Quality metrics capture error reduction. In one case study from the automotive sector, a structured framework for adopting a new generative design tool led to a 25% reduction in part failures during testing. Such data justifies the investment and helps secure budget for future initiatives.

User satisfaction should be surveyed at regular intervals (e.g., quarterly) using a simple net promoter score or Likert scale. Combine quantitative data with open‑ended comments to understand the “why” behind the numbers.

Continuous improvement means feeding this data back into the framework’s planning phase. For instance, if the survey reveals that engineers feel the training was too theoretical, revise the training design before the next technology adoption. If a particular tool’s adoption rate lags, consider whether a better alternative exists—the framework should empower the organization to make such switches without shame.
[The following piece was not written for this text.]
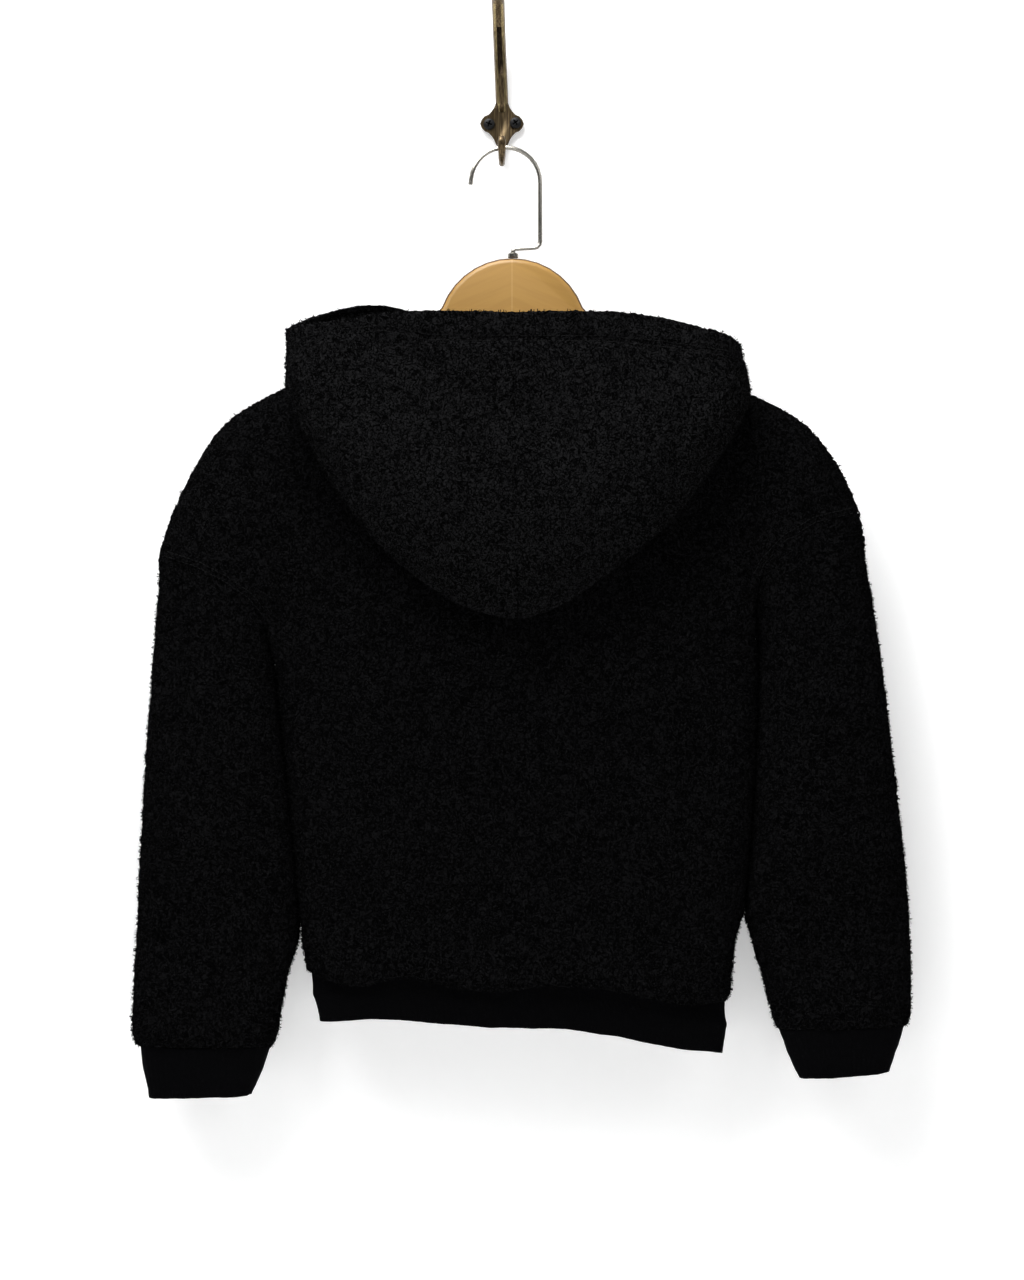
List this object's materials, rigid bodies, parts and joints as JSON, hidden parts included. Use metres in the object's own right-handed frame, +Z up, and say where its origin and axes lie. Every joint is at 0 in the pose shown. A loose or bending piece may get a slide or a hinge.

External standards can also guide improvement. The ISO 56002:2019 standard on innovation management provides a useful reference for building a culture of continuous technology adoption. Similarly, the NIST Manufacturing Extension Partnership offers guidelines specifically tailored for engineering organizations.

Conclusion

Developing a robust engineering technology adoption framework is not a one‑time project—it is a strategic capability. By systematically assessing needs, engaging stakeholders, designing phased rollouts, and continuously measuring results, engineering organizations can turn technology adoption from a hit‑or‑miss gamble into a repeatable engine for innovation and efficiency. The frameworks that succeed are those that treat adoption as a human‑centered process, recognizing that technology only delivers value when engineers are empowered and supported to use it well. As the pace of technological change accelerates, investing in a strong adoption framework is no longer optional; it is a competitive necessity. Start with a pilot, learn from every step, and refine the approach over time. The result will be a more agile, productive, and resilient engineering organization prepared to embrace the next wave of transformative tools.